But he’s giving us a pointed, powerful civics lesson.

Consider his speech to new graduates of Howard University last weekend. While it brimmed with the usual kudos for hard work, it also bristled with caveats about the mistakes that he sees some young people making.

He chided them for demonizing enemies and silencing opponents. He cautioned them against a sense of grievance too exaggerated and an outrage bereft of perspective. “If you had to choose a time to be, in the words of Lorraine Hansberry, ‘young, gifted and black’ in America, you would choose right now,” he said. “To deny how far we’ve come would do a disservice to the cause of justice.”

He was by no means telling them to be satisfied, and he wasn’t talking only or even chiefly to them. He was talking to all of us — to America — and saying: enough. Enough with a kind of identity politics that can shove aside common purpose. Enough with a partisanship so caustic that it bleeds into hatred.

Enough with such deafening sound and blinding fury in our public debate. They make for entertainment, not enlightenment, and stand in the way of progress.

His remarks at Howard were an extension of those in his final State of the Union address in January and of those to the Illinois General Assembly in February, nine years to the day after he announced his history-making bid for the presidency. The Illinois speech, wise and gorgeous, received less attention than it deserved.

“We’ve got to build a better politics — one that’s less of a spectacle and more of a battle of ideas,” he said then. Otherwise, he warned, “Extreme voices fill the void.” This current presidential campaign has borne him out.

Obama detractors and skeptics probably hear in all of this a professorial haughtiness that has plagued him and alienated them before. And there’s legitimate disagreement about the degree to which he has been an agent as well as a casualty of the poisoned environment he rues. His administration’s actions haven’t always been as high-minded as his words.

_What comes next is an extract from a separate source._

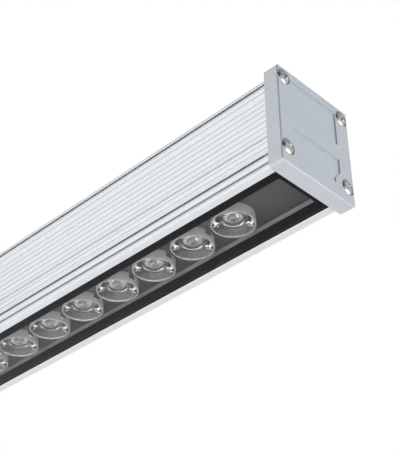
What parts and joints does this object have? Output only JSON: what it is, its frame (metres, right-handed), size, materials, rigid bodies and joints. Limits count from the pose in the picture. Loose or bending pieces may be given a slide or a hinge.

But we should all listen to him nonetheless, for several reasons.

One is that he’s not just taking jabs at opponents. He’s issuing challenges to groups — African-Americans, college students — from whom he has drawn strong support and with whom he has real credibility.

“We must expand our moral imaginations,” he told black students at Howard, imploring them to recognize “the middle-aged white guy who you may think has all the advantages, but over the last several decades has seen his world upended by economic and cultural and technological change, and feels powerless to stop it. You got to get in his head, too.”

Just two weeks earlier, at a town-hall-style meeting in London, he volunteered a critique of the Black Lives Matter movement, saying that once “elected officials or people who are in a position to start bringing about change are ready to sit down with you, then you can’t just keep on yelling at them.”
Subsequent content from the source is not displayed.